═══ Given records
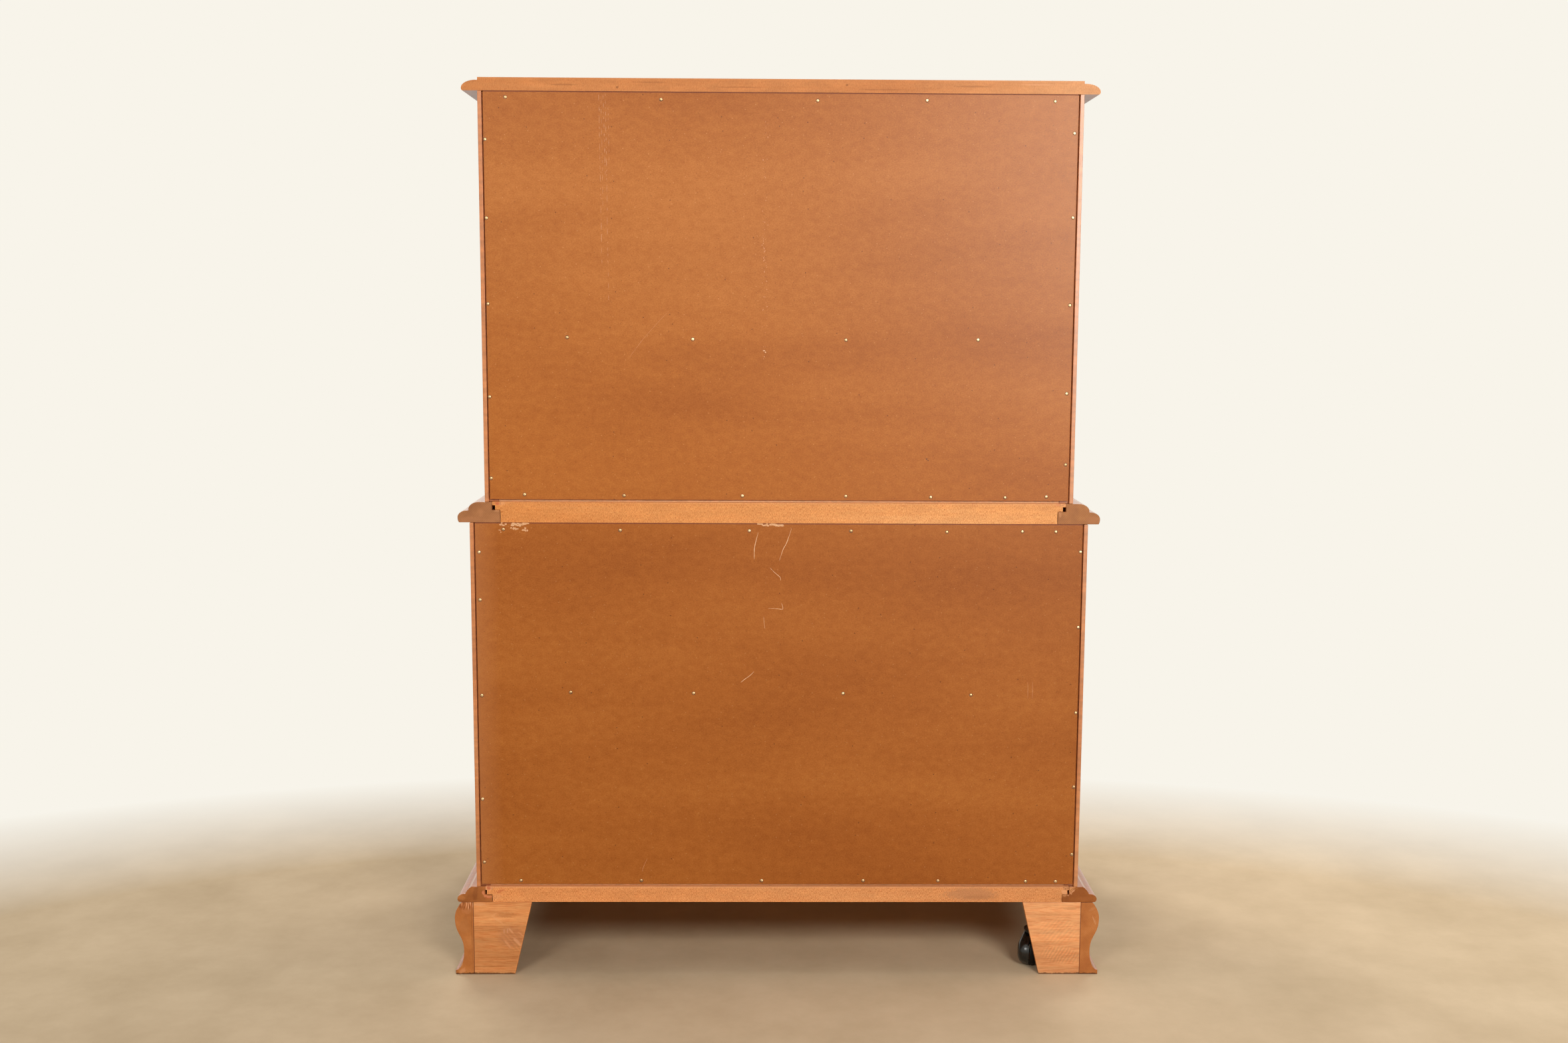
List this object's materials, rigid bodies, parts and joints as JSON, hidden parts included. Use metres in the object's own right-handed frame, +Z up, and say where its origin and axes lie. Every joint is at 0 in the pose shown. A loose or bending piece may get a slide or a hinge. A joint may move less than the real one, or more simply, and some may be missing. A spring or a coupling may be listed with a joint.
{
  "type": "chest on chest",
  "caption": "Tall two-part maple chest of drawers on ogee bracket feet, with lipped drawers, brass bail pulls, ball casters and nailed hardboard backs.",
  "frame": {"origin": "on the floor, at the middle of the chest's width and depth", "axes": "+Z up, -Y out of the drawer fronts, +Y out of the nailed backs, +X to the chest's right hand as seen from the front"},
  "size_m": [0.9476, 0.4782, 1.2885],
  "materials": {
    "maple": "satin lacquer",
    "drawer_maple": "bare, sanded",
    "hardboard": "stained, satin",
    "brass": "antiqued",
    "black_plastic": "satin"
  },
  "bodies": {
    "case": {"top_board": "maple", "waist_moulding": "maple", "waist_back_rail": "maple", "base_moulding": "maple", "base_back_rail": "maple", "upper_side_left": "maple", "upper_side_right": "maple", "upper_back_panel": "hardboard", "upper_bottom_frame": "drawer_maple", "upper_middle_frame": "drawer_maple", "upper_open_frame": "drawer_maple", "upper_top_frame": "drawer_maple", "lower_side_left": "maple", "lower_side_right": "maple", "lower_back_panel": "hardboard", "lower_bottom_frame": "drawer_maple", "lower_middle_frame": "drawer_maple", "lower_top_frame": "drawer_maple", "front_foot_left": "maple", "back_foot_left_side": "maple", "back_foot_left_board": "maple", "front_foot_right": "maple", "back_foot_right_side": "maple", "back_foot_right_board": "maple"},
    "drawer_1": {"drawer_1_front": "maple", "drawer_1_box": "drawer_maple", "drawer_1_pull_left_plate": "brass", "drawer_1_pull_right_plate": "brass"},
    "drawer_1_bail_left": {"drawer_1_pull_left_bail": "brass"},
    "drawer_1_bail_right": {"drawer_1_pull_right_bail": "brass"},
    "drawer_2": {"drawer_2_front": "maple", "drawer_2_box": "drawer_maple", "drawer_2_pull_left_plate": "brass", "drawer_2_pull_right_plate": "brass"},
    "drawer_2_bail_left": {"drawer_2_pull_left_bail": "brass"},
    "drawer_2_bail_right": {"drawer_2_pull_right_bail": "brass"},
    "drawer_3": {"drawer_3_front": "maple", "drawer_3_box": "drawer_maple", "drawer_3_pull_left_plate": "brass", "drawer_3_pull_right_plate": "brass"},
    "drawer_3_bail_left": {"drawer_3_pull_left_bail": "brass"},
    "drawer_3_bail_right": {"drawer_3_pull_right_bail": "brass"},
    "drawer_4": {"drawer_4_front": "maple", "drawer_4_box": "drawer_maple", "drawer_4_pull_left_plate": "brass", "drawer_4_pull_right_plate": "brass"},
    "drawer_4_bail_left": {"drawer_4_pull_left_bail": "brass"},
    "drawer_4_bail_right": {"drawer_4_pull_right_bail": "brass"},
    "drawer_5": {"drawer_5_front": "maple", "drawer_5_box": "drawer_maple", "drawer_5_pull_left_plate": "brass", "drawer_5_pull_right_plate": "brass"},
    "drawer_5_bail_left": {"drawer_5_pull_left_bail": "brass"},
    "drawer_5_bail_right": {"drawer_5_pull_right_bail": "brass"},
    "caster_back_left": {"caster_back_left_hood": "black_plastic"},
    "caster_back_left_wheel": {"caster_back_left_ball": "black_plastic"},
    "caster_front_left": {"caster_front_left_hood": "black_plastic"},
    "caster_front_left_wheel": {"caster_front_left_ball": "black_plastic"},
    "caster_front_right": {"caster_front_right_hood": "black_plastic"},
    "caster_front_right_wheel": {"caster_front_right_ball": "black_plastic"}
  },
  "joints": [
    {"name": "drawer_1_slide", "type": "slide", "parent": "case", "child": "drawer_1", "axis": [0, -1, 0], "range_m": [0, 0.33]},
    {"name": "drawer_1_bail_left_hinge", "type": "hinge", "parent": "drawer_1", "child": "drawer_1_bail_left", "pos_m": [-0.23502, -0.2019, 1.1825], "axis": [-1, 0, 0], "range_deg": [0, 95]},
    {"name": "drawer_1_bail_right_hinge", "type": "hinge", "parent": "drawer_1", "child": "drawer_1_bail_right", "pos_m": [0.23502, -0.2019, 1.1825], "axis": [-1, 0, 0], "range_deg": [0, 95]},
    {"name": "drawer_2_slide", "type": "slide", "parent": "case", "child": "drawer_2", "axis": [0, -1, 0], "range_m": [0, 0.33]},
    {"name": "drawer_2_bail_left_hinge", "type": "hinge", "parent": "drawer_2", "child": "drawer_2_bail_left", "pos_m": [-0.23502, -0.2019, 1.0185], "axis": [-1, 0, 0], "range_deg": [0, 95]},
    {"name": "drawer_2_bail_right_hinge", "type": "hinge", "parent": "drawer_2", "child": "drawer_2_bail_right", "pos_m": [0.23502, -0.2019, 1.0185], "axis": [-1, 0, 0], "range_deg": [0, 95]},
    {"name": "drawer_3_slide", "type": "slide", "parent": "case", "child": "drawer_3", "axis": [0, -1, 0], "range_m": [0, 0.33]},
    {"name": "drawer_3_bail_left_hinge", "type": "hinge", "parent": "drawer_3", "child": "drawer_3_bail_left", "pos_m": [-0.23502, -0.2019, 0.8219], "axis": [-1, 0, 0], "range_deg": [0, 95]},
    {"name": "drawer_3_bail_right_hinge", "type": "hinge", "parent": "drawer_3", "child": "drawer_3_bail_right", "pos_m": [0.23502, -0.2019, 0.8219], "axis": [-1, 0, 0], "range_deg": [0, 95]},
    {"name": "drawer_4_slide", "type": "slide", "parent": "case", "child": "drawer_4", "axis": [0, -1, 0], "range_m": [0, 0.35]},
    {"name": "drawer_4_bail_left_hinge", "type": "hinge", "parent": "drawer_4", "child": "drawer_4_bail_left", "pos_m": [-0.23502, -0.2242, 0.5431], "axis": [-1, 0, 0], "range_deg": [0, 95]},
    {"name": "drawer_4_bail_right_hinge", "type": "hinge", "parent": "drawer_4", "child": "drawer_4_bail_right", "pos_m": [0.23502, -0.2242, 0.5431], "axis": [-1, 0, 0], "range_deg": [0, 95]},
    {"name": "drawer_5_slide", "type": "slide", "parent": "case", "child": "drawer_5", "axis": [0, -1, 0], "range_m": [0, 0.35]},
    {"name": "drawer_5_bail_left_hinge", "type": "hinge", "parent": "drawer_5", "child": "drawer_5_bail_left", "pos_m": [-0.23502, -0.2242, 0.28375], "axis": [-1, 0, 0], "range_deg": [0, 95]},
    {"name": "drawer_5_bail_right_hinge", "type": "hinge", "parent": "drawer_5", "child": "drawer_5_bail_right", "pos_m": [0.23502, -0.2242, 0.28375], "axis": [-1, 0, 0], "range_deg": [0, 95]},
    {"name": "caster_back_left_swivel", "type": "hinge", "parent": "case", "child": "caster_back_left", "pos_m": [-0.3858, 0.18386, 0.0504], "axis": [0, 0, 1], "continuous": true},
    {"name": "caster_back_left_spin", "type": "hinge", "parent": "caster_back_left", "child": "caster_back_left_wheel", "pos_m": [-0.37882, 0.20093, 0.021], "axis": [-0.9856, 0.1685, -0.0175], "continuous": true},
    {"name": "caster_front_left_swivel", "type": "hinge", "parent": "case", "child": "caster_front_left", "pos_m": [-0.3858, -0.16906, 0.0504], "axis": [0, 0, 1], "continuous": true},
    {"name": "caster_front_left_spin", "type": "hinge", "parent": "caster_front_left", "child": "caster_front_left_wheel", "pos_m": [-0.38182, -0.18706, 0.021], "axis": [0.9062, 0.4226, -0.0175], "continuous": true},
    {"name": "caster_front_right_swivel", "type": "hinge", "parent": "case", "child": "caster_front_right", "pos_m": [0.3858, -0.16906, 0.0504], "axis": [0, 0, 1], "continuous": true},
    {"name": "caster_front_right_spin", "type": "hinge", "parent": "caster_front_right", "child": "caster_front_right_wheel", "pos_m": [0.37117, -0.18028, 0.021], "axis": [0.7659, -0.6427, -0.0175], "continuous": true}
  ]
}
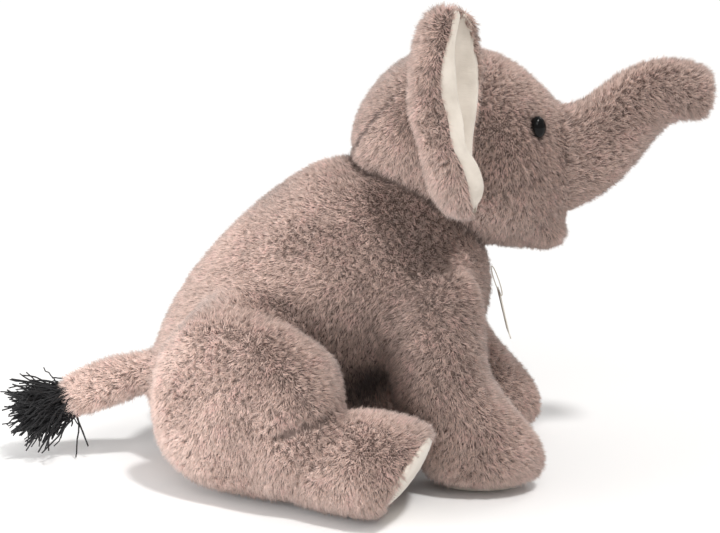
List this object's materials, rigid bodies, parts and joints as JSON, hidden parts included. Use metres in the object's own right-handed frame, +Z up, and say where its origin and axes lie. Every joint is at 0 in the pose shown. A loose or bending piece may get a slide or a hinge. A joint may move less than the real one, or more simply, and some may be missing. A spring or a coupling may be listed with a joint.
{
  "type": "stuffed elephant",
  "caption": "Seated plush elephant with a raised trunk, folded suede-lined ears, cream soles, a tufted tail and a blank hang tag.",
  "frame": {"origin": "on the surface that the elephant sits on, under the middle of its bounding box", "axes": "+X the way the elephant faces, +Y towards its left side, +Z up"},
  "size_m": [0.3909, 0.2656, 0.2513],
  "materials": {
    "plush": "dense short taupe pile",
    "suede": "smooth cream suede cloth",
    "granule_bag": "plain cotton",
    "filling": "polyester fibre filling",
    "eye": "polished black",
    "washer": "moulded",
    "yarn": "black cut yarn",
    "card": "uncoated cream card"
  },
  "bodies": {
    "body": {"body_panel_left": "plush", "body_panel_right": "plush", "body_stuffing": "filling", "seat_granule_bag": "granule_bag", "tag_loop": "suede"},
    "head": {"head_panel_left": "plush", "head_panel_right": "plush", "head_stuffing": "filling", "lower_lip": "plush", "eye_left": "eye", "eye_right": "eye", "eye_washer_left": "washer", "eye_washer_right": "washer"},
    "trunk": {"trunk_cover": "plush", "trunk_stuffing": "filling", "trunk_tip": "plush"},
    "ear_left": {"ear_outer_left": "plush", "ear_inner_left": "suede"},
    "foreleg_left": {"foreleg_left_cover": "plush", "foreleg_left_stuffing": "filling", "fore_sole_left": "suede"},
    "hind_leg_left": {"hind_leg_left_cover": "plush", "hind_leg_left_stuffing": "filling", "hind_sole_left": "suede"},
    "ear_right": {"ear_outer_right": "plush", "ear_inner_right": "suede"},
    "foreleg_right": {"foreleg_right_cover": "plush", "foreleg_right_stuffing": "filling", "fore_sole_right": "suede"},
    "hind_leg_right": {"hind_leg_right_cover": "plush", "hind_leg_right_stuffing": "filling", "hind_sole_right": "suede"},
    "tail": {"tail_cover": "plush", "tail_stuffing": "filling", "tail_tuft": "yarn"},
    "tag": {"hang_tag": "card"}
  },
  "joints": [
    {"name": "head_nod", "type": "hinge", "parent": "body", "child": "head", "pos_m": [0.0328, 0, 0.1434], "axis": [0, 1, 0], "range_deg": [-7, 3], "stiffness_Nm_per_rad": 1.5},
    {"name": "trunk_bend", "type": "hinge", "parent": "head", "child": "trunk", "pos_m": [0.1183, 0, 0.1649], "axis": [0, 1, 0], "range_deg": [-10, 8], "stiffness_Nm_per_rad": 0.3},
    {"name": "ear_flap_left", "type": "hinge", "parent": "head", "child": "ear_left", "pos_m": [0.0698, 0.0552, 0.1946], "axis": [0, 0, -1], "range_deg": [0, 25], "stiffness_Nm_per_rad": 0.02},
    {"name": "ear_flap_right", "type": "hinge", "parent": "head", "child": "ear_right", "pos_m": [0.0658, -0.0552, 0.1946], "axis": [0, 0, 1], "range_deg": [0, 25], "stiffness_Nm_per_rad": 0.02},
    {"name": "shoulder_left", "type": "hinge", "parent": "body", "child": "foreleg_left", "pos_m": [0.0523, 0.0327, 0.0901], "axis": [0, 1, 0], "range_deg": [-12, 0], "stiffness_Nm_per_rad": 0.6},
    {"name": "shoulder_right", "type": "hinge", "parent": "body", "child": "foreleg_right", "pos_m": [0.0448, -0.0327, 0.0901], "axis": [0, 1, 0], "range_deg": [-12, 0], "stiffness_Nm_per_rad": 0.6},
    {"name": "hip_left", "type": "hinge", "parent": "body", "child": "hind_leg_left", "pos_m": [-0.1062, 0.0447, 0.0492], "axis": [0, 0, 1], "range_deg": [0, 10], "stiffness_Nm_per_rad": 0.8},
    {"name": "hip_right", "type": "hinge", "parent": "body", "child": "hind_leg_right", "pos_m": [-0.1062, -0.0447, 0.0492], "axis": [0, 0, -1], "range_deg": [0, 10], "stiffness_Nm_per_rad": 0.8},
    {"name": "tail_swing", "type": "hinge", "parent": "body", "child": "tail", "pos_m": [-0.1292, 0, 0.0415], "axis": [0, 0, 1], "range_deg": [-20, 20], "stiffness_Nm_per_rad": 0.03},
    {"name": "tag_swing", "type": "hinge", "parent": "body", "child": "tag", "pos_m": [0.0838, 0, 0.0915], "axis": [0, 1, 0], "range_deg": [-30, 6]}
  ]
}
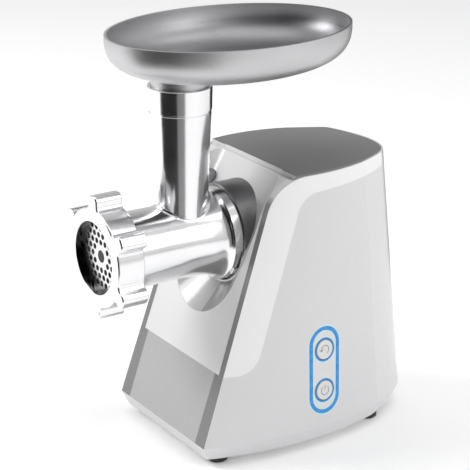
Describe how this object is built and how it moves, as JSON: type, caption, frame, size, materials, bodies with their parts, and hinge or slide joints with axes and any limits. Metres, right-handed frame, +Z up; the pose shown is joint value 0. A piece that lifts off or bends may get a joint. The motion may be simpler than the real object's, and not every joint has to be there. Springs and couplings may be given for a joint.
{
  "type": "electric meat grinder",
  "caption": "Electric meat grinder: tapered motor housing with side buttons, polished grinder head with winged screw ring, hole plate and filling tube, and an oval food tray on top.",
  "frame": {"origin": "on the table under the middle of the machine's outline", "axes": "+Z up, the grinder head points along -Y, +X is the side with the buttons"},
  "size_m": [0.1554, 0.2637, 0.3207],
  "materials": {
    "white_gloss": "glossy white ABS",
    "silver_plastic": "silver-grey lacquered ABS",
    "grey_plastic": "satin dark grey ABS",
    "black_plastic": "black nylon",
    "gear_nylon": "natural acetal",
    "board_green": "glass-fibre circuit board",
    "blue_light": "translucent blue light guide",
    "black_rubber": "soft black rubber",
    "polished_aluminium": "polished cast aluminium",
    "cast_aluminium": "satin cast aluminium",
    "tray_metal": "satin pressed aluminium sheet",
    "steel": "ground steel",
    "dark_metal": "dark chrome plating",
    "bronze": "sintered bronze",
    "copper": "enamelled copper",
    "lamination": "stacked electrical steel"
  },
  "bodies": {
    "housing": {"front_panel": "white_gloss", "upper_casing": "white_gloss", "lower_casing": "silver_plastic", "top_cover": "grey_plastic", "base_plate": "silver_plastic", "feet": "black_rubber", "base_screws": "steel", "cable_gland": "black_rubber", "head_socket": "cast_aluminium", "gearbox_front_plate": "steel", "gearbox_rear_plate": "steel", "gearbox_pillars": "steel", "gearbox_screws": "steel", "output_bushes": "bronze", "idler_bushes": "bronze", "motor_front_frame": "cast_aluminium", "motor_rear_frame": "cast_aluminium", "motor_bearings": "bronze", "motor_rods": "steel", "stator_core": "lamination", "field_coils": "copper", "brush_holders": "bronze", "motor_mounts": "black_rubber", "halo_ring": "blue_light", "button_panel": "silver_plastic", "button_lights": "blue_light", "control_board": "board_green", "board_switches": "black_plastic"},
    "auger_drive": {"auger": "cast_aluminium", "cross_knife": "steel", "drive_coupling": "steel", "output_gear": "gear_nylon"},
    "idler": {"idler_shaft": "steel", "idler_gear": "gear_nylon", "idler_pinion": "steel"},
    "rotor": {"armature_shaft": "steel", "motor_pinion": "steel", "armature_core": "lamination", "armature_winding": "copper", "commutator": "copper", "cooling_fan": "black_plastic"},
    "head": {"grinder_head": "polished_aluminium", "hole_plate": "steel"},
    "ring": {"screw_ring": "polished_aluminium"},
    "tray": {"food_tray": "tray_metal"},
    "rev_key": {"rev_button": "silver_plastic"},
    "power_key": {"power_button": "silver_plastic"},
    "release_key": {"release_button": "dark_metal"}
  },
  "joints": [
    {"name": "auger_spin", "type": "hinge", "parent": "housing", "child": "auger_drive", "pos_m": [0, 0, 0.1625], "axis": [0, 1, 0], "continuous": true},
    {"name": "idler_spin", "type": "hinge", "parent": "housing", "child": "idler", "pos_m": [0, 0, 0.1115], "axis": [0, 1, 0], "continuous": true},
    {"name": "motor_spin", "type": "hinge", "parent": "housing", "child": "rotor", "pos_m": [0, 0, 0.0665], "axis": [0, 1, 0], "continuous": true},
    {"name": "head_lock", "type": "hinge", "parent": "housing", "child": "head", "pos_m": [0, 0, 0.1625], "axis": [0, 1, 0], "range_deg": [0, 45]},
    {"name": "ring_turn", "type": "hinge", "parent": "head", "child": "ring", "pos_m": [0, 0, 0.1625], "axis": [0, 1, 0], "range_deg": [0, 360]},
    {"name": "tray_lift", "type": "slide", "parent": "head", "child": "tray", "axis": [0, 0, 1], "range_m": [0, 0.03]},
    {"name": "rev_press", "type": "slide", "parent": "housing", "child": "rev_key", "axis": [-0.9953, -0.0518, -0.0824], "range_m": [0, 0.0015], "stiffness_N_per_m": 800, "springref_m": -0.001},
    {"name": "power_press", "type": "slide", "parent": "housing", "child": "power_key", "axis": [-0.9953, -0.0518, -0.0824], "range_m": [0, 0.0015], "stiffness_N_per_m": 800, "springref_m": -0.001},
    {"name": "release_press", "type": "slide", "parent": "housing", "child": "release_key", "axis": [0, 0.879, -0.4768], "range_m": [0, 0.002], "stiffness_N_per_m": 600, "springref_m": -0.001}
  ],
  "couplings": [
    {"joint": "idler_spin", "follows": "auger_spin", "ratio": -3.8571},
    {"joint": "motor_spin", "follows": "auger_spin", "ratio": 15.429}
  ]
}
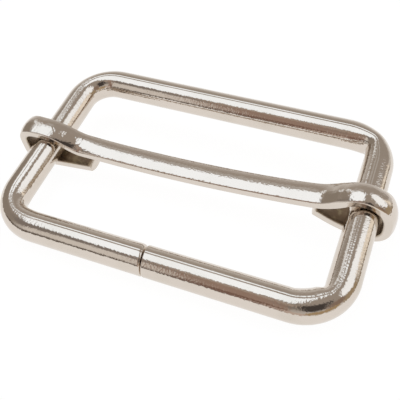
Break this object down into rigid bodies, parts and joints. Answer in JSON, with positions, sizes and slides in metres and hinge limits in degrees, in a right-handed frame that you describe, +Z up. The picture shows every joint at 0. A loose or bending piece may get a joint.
══════
> [What the task asks]: Go through the material line by line. Show each line that contains the string "origin".

> [Complete answer]:
List this object's materials, rigid bodies, parts and joints as JSON, hidden parts included. Use metres in the object's own right-handed frame, +Z up, and say where its origin and axes lie. Every joint is at 0 in the pose shown. A loose or bending piece may get a slide or a hinge. A joint may move less than the real one, or more simply, and some may be missing. A spring or a coupling may be listed with a joint.
  "frame": {"origin": "on the floor, at the middle of the chest's width and depth", "axes": "+Z up, -Y out of the drawer fronts, +Y out of the nailed backs, +X to the chest's right hand as seen from the front"},
List this object's materials, rigid bodies, parts and joints as JSON, hidden parts included. Use metres in the object's own right-handed frame, +Z up, and say where its origin and axes lie. Every joint is at 0 in the pose shown. A loose or bending piece may get a slide or a hinge. A joint may move less than the real one, or more simply, and some may be missing. A spring or a coupling may be listed with a joint.
  "frame": {"origin": "on the surface that the elephant sits on, under the middle of its bounding box", "axes": "+X the way the elephant faces, +Y towards its left side, +Z up"},
  "frame": {"origin": "on the table under the middle of the machine's outline", "axes": "+Z up, the grinder head points along -Y, +X is the side with the buttons"},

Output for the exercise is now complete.